Michelle Liu

At stations scattered throughout the lower level of the New Haven Free Public Library’s main branch, volunteers prepared taxes alongside Elm City residents on Tuesday afternoon.

Surrounded by representatives from local and state agencies and nonprofits, Mayor Toni Harp kicked off this year’s tax season in City Hall earlier that day. Harp and other officials promoted the 14 free Volunteer Income Tax Assistance centers across the greater New Haven area, including Elm Haven Community Center, Stop and Shop Community Room and the New Haven Free Public Library. Established by the Internal Revenue Service, the VITA Program uses trained volunteers to prepare tax returns for low-income taxpayers around the country. These volunteers — including Yale students and other New Haven residents — help local families claim both federal and state tax credits that can be used to pay off bills or debt and to save for emergencies, IRS Senior Tax Consultant Ron Peruzzi said.

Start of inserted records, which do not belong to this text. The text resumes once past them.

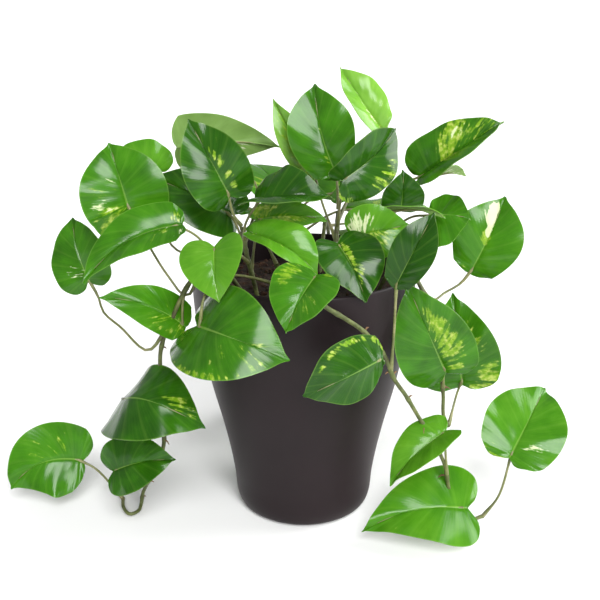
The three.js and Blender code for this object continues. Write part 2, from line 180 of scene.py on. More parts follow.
# How each stem's leaves are coloured, in their order above. tone runs from 0, the dark green of an
# old leaf, to 1, the light green of a young one. Each gold or pale streak is (vein, side, breadth,
# reach, strength): vein runs from 0 at the stalk to 1 at the tip and side from -1 to 1 across the
# midrib, with the positive side on the left of someone looking from the stalk to the tip. breadth is
# the streak's half size along the midrib and reach the one across it. wave scales the margin's waves
# and the hanging tip, which are weak where blades lie close together.
PLAIN = dict(tone=0.4, gold=[], pale=[], wave=1)
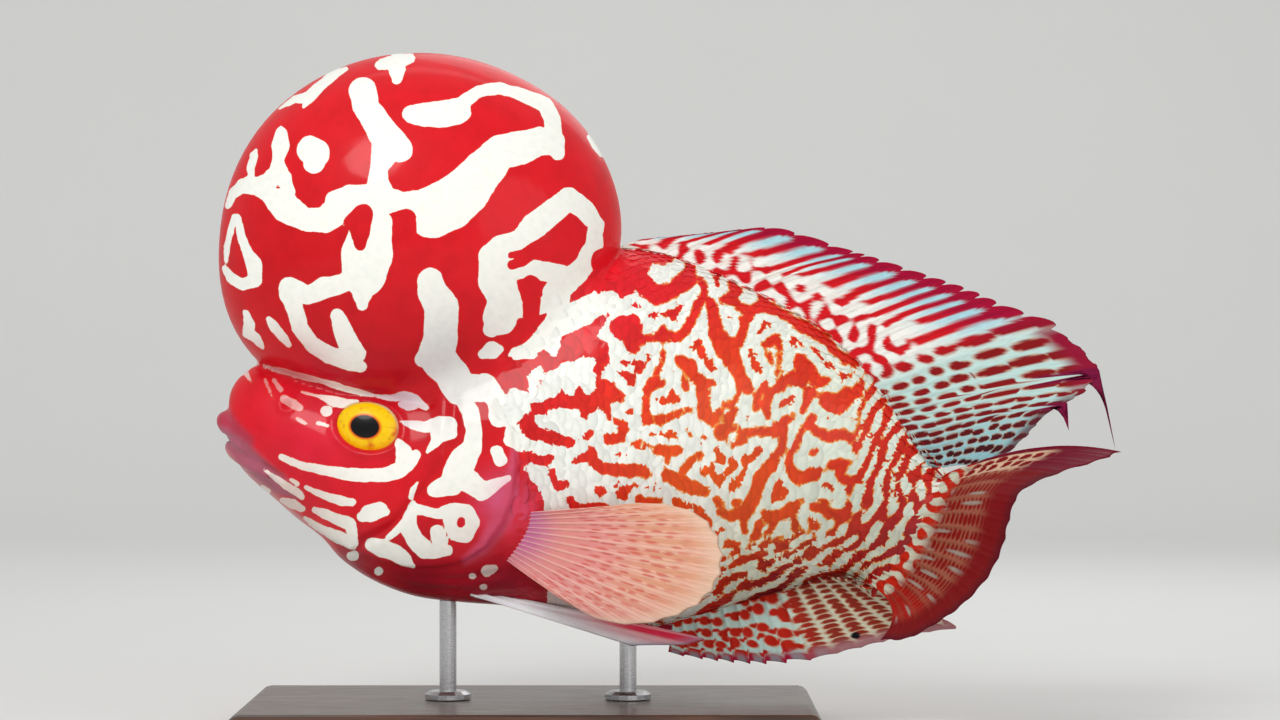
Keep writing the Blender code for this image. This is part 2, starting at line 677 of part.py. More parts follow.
def main():
    clear_scene()
    fish = collection("flowerhorn_cichlid")
    helpers = collection("helpers")
    whole = whole_body(helpers)
    tree = surface_of(whole)
    cutter = grown(whole, GAP, helpers, "body_cutter")
    flesh_parts(whole, fish, helpers)
    for word, mirror in (("left", False), ("right", True)):
        gill_cover("gill_cover_" + word, tree, cutter, fish, mirror)
        roots = []
        for x, y in PECTORAL_ROOT:
            point, normal = on_left_side(tree, x, y)
            roots.append(point - normal * MM)
        fin("pectoral_fin_" + word, paired_fin_line(roots, PECTORAL, 0.003), PECTORAL_RAYS, 5, fish,
            "pink_fin", tree, mirror, web=0.03)
        roots = [place(*point) for point in PELVIC_ROOT]
        roots = [root + Vector((0, 0, MM)) for root in roots]
        fin("pelvic_fin_" + word, paired_fin_line(roots, PELVIC, 0.0), PELVIC_RAYS, 5, fish,
            "fin", tree, mirror, web=0.05)
    fin("dorsal_fin", median_fin_line(DORSAL, 0.0, MM, 0.0012), DORSAL_RAYS, 5, fish, "fin", tree,
        reach=dorsal_reach, web=0.03)
    fin("anal_fin", median_fin_line(ANAL, math.pi, MM, -0.0008), ANAL_RAYS, 4, fish, "fin", tree,
        reach=lambda ray: ANAL_SPINE_REACH if ray < ANAL_SPINES else 0.0, web=0.04)
    fin("tail_fin", tail_line, TAIL_RAYS, 7, fish, "red_skin", tree, web=0.02, swell=0.0016)
    stand(cutter, fish)
    remove(whole, cutter)


main()
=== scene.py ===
"""Looks of a life-size still model of a flowerhorn cichlid on a plain display stand. Metres, +Z up,
head towards -X, the fish's left side towards -Y. Run as a script; laid out as an add-on."""

import math

import bmesh
import bpy
import numpy as np
from mathutils import Matrix, Vector
from mathutils.bvhtree import BVHTree
from mathutils.kdtree import KDTree


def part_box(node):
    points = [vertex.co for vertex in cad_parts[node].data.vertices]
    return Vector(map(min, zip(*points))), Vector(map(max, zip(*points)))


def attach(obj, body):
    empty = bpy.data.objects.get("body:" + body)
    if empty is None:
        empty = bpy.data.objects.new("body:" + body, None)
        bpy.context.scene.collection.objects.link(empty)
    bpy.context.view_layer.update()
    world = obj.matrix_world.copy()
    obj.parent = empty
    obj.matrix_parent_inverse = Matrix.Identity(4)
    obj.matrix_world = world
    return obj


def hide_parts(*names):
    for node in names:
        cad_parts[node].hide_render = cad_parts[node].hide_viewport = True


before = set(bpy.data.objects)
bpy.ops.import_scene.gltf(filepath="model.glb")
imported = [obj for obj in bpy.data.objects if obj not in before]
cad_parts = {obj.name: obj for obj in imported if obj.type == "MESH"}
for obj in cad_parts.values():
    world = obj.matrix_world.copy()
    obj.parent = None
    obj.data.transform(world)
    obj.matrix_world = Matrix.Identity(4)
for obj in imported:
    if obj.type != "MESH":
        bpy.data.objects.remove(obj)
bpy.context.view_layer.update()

bl_info = {
    "name": "Flowerhorn cichlid on a stand",
    "version": (1, 0, 0),
    "blender": (4, 5, 0),
    "location": "View3D > Sidebar > Fish",
    "description": "Builds the skin, scales, fins, eyes and stand of a still model fish",
    "category": "Object",
}

MM = 0.001

# Driving sizes, as in the solids
TOTAL_LENGTH = 0.254
HUMP_HALF_WIDTH = 0.038
EYE_FACING = Vector((-0.12, -1.0, 0.06))
VIEW_DISTANCE = 1.03        # the side view is drawn as seen from this far

# The side view is drawn in its own units: x to the tail, y downwards
SNOUT_X, TAIL_TIP_X = 216.0, 1122.0
UNIT = TOTAL_LENGTH / (TAIL_TIP_X - SNOUT_X)
STAND_X, FLOOR_Y = 530.0, 728.0
VIEW_X, VIEW_Y = 640.0, 360.0
VIEW_WIDTH = 1280.0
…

“It’s not your typical image of the IRS,” Jim Horan, chief executive officer of the nonprofit Connecticut Association for Human Services, said. “They’re really doing a lot to make sure that tax filers get the refunds and credits they deserve.”

Tax forms are inherently confusing and challenging, Harp said, adding that hiring an accountant to handle taxes can cost up to $400. But the volunteer nature of the VITA program ensures that working families do not have to pay high fees to comply with the IRS.

Harp lauded the Connecticut Earned Income Tax Credit that VITA helps families claim. She said it levels the playing field and helps circulate capital through the local economy. As a state senator, Harp helped Gov. Dannel Malloy install the state EITC in the state budget in 2011, Horan said. State officials initially set Connecticut’s EITC to equal 30 percent of the federal EITC, gearing it toward low- to moderate-income working individuals. Residents can receive up to $6,242 from the federal tax credit.

Because the credit is only available for individuals who are employed, the EITC creates an incentive for people to hold jobs, Perusi said.

After the state EITC was approved by the legislature in 2011, its percentage relative to the federal EITC dropped to 25 percent in 2013 and 27.5 percent in 2014.

Although state budget shortfalls have limited the EITC since 2011, advocacy group Connecticut Voices for Children will be calling on the state legislature to raise the EITC back to its original percentage, CT Voices Fiscal Policy Fellow Derek Thomas said.

“[Raising the EITC] would put an additional 50 dollars into these families’ pockets,” Thomas said. “Currently that’s enough for maybe two tanks of gas.”

Last year VITA volunteers prepared nearly 4,800 tax returns in Greater New Haven, according to a report from CAHS. Those returns yielded over $8.7 million of refunds to local families.

A survey of tax filers using VITA in the 2014 season showed that nearly 70 percent of them had previously filed their taxes at a VITA site. In the survey, 63 percent of filers reported planning to use their tax refund to pay bills.

The NHFPL main branch site has seen a surplus of taxpayers trying to file taxes with VITA, site coordinator Trevor Williams ’17 said.

“People are clamoring for the service,” Williams said. “I think word of mouth travels fast.”

Sponsors of the city’s VITA campaign this year include the United Way of Greater New Haven and the Community Foundation for Greater New Haven.